[Rows from a dataset]
________________

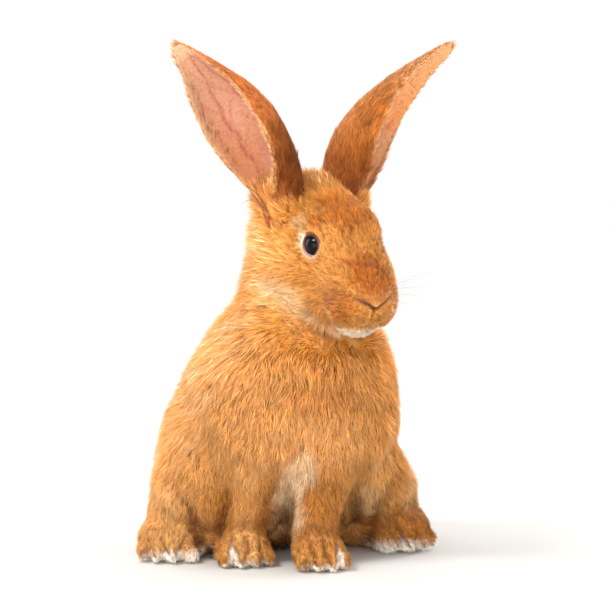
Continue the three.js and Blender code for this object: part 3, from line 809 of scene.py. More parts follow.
# Grooves with raised lips, as a shift along the normals in mm.
def grooves(points, lines):
    shift = np.zeros(len(points))
    for (spots, ways), width, deep, shallow, lip in lines:
        apart, along = nearestIn(points, spots)
        shift -= (deep + (shallow - deep) * along) * np.exp(-((apart / width) ** 2))
        shift += lip * np.exp(-(((apart - 2.6 * width) / (1.2 * width)) ** 2))
    return shift


# How far swells and hollows move points along the normals, in mm: each has a place, three radii and a height.
def swells(points, forms):
    shift = np.zeros(len(points))
    for place, radii, height in forms:
        shift += height * np.exp(-(np.linalg.norm((points - np.array(place)) / radii, axis=1) ** 2))
    return shift


# Moves some points of a mesh along its normals, by the millimetres that shiftAt gives for them.
def moveOut(mesh, shiftAt, some=slice(None)):
    points, normals = pointsOf(mesh), normalsOf(mesh)
    points[some] += normals[some] * shiftAt(points[some])[:, None] * mm
    setPoints(mesh, points)


def sculptFace(mesh):
    refine(mesh, fromMuzzle(pointsOf(mesh)) < 19, 3)
    forms = [((s * x, y, z), *sizes) for s in (left, right) for (x, y, z), *sizes in faceForms]
    moveOut(mesh, lambda points: swells(inHead(points), forms))
    muzzle = fromMuzzle(pointsOf(mesh)) < 21
    relax(mesh, 3, muzzle.astype(float))
    tree = treeOf(mesh)
    lines = {name: (snapped(onHead(line), tree), *sizes) for name, (line, *sizes) in faceLines.items()}
    moveOut(mesh, lambda points: grooves(points, lines.values()), np.nonzero(muzzle)[0])
    return {name: line[0] for name, line in lines.items()}


# The creases between the toes, from low at the front up over the foot. The claws say where the toes are.
def toeLines(tree):
    lines = []
    for foot in legPlan:
        for side in sides:
            turn = footFrame(foot, side)[1]
            claws = [middleOf(f"claw_{foot}_{side}_{n}") for n in (1, 2, 3, 4)]
            for a, b in zip(claws[:-1], claws[1:]):
                path = [(a + b) / 2 + turn @ np.array(step) * mm for step in toeGroove["steps"]]
                lines.append(snapped(np.array(path), tree))
    return lines


def sculptToes(mesh):
    names = [f"claw_{foot}_{side}_{n}" for foot in legPlan for side in sides for n in (1, 2, 3, 4)]
    spots = np.array([middleOf(name) for name in names])
    refine(mesh, nearestIn(pointsOf(mesh), spots)[0] < 17, 1)
    near = nearestIn(pointsOf(mesh), spots)[0] < 20
    relax(mesh, 2, near.astype(float))
    lines = toeLines(treeOf(mesh))
    sizes = [toeGroove[key] for key in ("width", "deep", "shallow", "lip")]
    moveOut(mesh, lambda points: grooves(points, [(line, *sizes) for line in lines]), np.nonzero(near)[0])
    points = pointsOf(mesh)
    points[:, 2] = np.maximum(points[:, 2], 0.2 * mm)
    setPoints(mesh, points)
    return lines


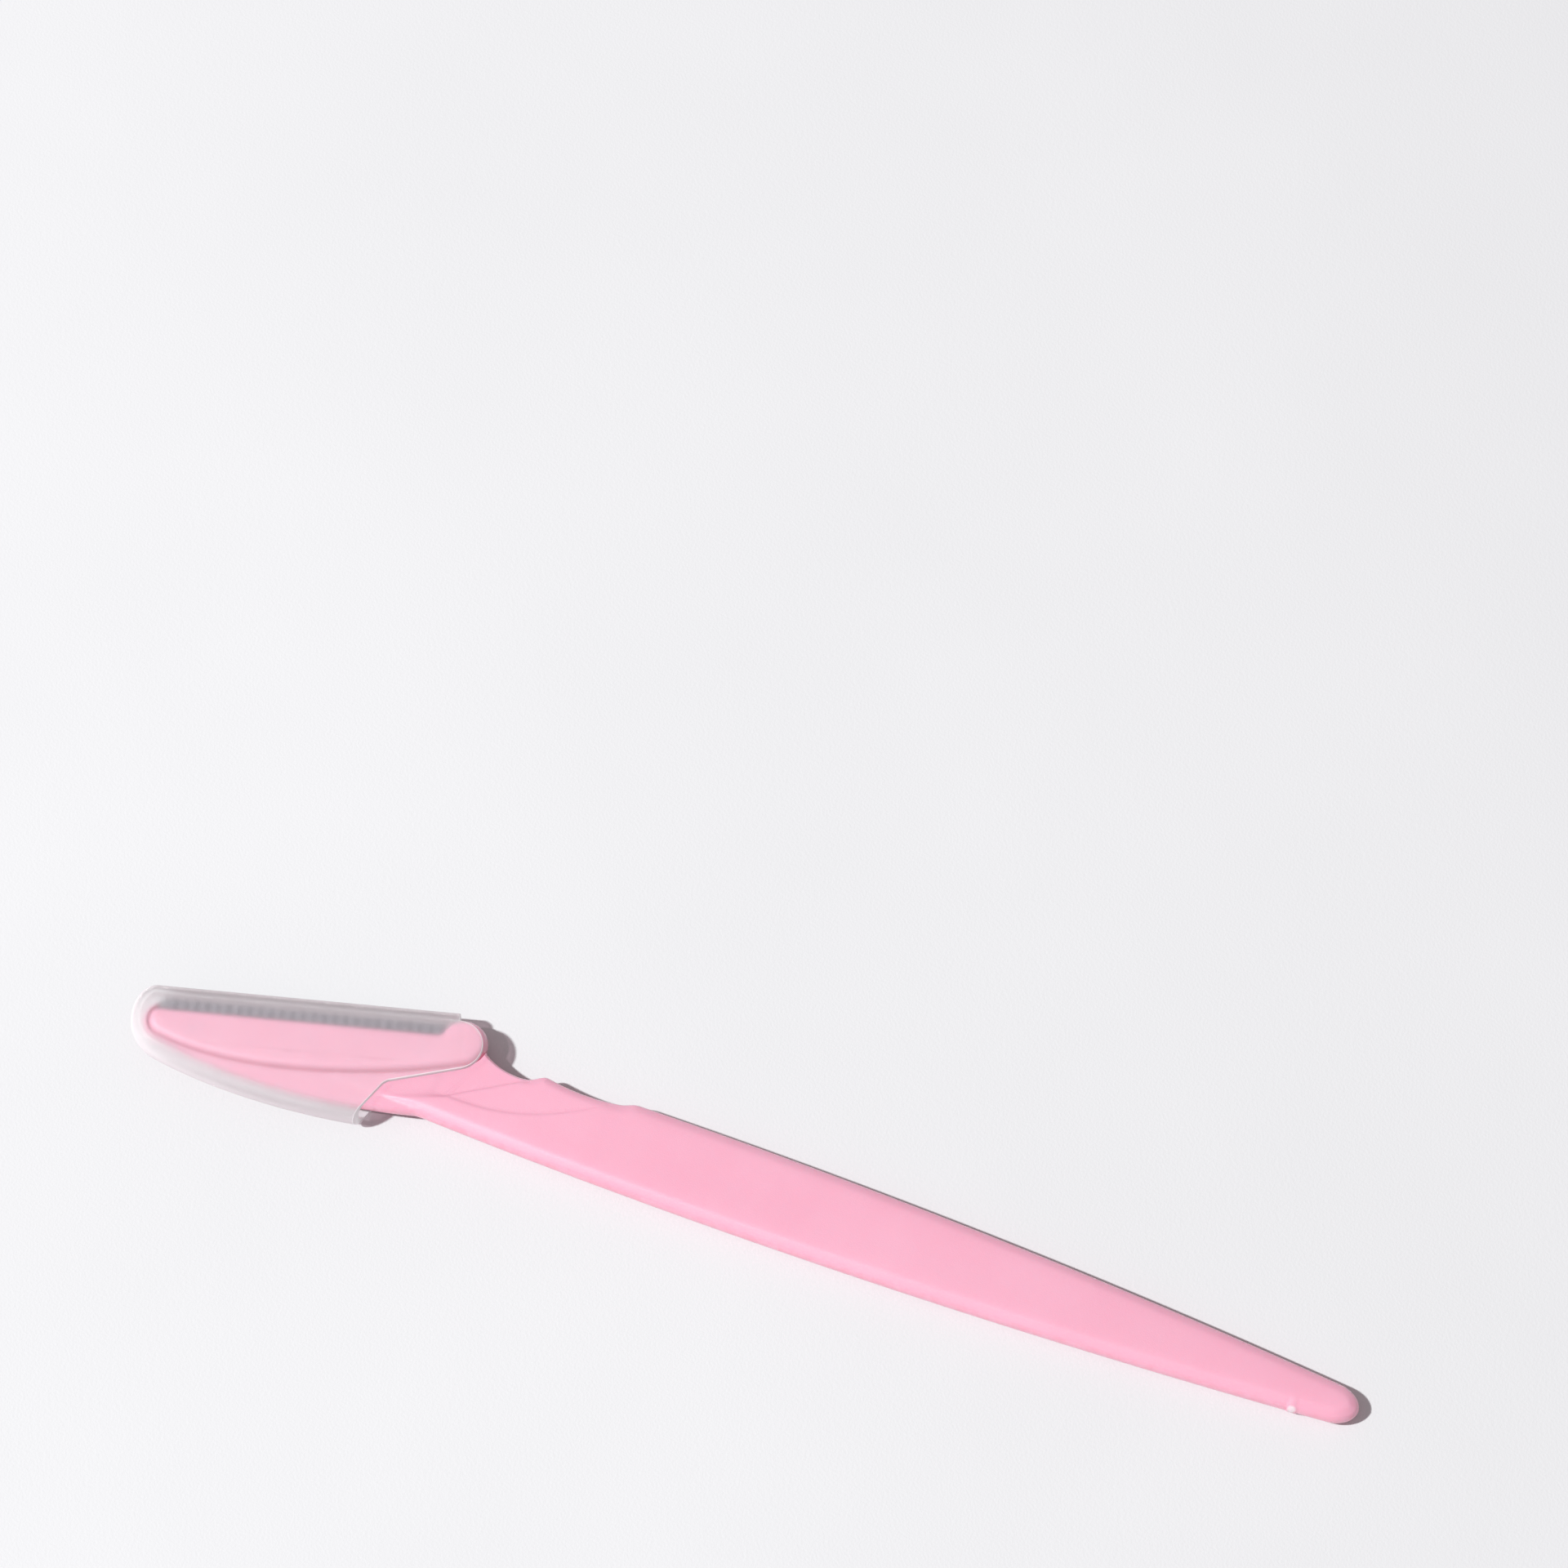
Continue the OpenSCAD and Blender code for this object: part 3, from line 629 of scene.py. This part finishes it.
run, corner_s, end_s = stations()
levels = [-s for s in run[::-1]] + run[1:]
cell = bmesh.new()
print("one rib has", len(levels), "stations round the fold")


def sheet_point(u, s):
    v, z = folded(s)
    x, y = place([[u, v]])[0]
    return Vector(to_part(np.array([[x, y]]), np.array([z]))[0])


def rib_half(shape, u0, side, flared=True):
    """Half of a rib, from its middle line at u0 towards side."""
    rows = []
    for s in levels:
        w = half_width(abs(s), corner_s) if flared else rib_w / 2
        rows.append([shape.verts.new(sheet_point(u0, s)), shape.verts.new(sheet_point(u0 + side * w, s))])
    for a, b in zip(rows, rows[1:]):
        shape.faces.new((a[0], a[1], b[1], b[0]) if side > 0 else (a[0], b[0], b[1], a[1]))


def strip_cell(shape, u0, u1, sign):
    """A piece of the strip that joins the ribs, on one face of the blade."""
    cuts = [u0, u0 + rib_w / 2, u0 + rib_w / 2 + window_r]
    cuts = cuts + [u0 + u1 - c for c in cuts[::-1]] if u1 - u0 > 1 else [u0, u1]
    rows = [[shape.verts.new(sheet_point(u, sign * s)) for u in cuts] for s in (corner_s, end_s)]
    for i in range(len(cuts) - 1):
        quad = (rows[0][i], rows[0][i + 1], rows[1][i + 1], rows[1][i])
        shape.faces.new(quad if sign > 0 else quad[::-1])


# %% The whole comb, laid out by Geometry Nodes
def socket(tree, name, kind, value, into="INPUT"):
    made = tree.interface.new_socket(name=name, in_out=into, socket_type=kind)
    if value is not None:
        made.default_value = value
    return made.identifier


def feed(tree, taker, value):
    """Gives an input a value, or links it to another node's output."""
    if isinstance(value, bpy.types.NodeSocket):
        tree.links.new(value, taker)
    else:
        taker.default_value = value


def add(tree, kind, settings=None, inputs=None):
    """One node, with its settings and its inputs as values or links."""
    made = tree.nodes.new(kind)
    for name, value in (settings or {}).items():
        setattr(made, name, value)
    for name, value in (inputs or {}).items():
        feed(tree, made.inputs[name], value)
    return made


def comb_tree(material):
    tree = bpy.data.node_groups.new("punched comb", "GeometryNodeTree")
    keys = {"Geometry": socket(tree, "Geometry", "NodeSocketGeometry", None),
            "Cells": socket(tree, "Cells", "NodeSocketInt", 2),
            "Step": socket(tree, "Step", "NodeSocketVector", None),
            "Weld": socket(tree, "Weld", "NodeSocketFloat", 0.00001)}
    socket(tree, "Geometry", "NodeSocketGeometry", None, "OUTPUT")
    given, out = tree.nodes.new("NodeGroupInput"), tree.nodes.new("NodeGroupOutput")
    row = add(tree, "GeometryNodeMeshLine", {"mode": "OFFSET"},
              {"Count": given.outputs["Cells"], "Offset": given.outputs["Step"]})
    laid = add(tree, "GeometryNodeInstanceOnPoints", None,
               {"Points": row.outputs["Mesh"], "Instance": given.outputs["Geometry"]})
    plain = add(tree, "GeometryNodeRealizeInstances", None, {"Geometry": laid.outputs["Instances"]})
    whole = add(tree, "GeometryNodeMergeByDistance", None,
                {"Geometry": plain.outputs["Geometry"], "Distance": given.outputs["Weld"]})
    dressed = add(tree, "GeometryNodeSetMaterial", None,
                  {"Geometry": whole.outputs["Geometry"], "Material": material})
    tree.links.new(dressed.outputs["Geometry"], out.inputs["Geometry"])
    return tree, keys


# %% [markdown]
# ## The cap
# The cap is one thin shell. The same net carries four height maps here: the outside and the
# cavity, each with a top and a bottom. They meet in the ring-shaped end face at the mouth,
# which is the bright line that the photograph shows across the head.

# %% Outlines of the cap
cap_c = [head_l + cap_tip_gap - cap_tip_r, cap_edge_gap - cap_tip_in]
corner_u, cap_join, cap_pitch = head_l + cap_tip_gap - cap_corner_l, 68, 0.25


def cap_loop(g):
    """The cavity's outline, moved out by g. It runs on past the mouth."""
    s, a = np.linspace(0, 1, 160), np.radians(np.linspace(0, 90, 40))[1:]
    back = plate_back(s, cap_back_gap + g)
    tip = np.concatenate([
        arc(cap_c, cap_tip_r + g, -cap_join, 0, 40),
        np.stack([corner_u + (cap_corner_l + g) * np.cos(a), cap_c[1] + (cap_tip_in + g) * np.sin(a)], -1)])
    back = back + (tip[0] - back[-1]) * s[:, None] ** 3
    start = -heel_back - heel_r - lobe_r
    loop = np.concatenate([[[start - 1, back[0, 1]]], back[:-1], tip, [[start - 1, cap_edge_gap + g]]])
    return even(anticlockwise(place(loop)), cap_pitch)


def mouth_plan():
    """The part of the head that the cap covers, with the mouth as its edge."""
    lobe = arc([-lobe_back, -lobe_in], lobe_r, 88, 360 - heel_join, 60)
    kink, corner = np.array([kink_u, -kink_in]), np.array([mouth_u, -head_w - cap_wall - cap_back_gap])
    away = [(p - q) / np.linalg.norm(p - q) for p, q in ((kink, lobe[-1]), (corner, kink))]
    over = cap_wall + cap_edge_gap + 1
    points = np.concatenate([[[2 * head_l, over], [-mouth_back, over]], lobe,
                             [kink - kink_bevel * away[0], kink + kink_bevel * away[1], corner + away[1],
                              [2 * head_l, corner[1] - 1]]])
    return even(anticlockwise(place(points)), cap_pitch)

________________

▸ **Stated exercise**: Out of the preceding entries, pull every line containing the string "code".

▸ **Answer for this exercise**:
Continue the three.js and Blender code for this object: part 3, from line 809 of scene.py. More parts follow.
Continue the OpenSCAD and Blender code for this object: part 3, from line 629 of scene.py. This part finishes it.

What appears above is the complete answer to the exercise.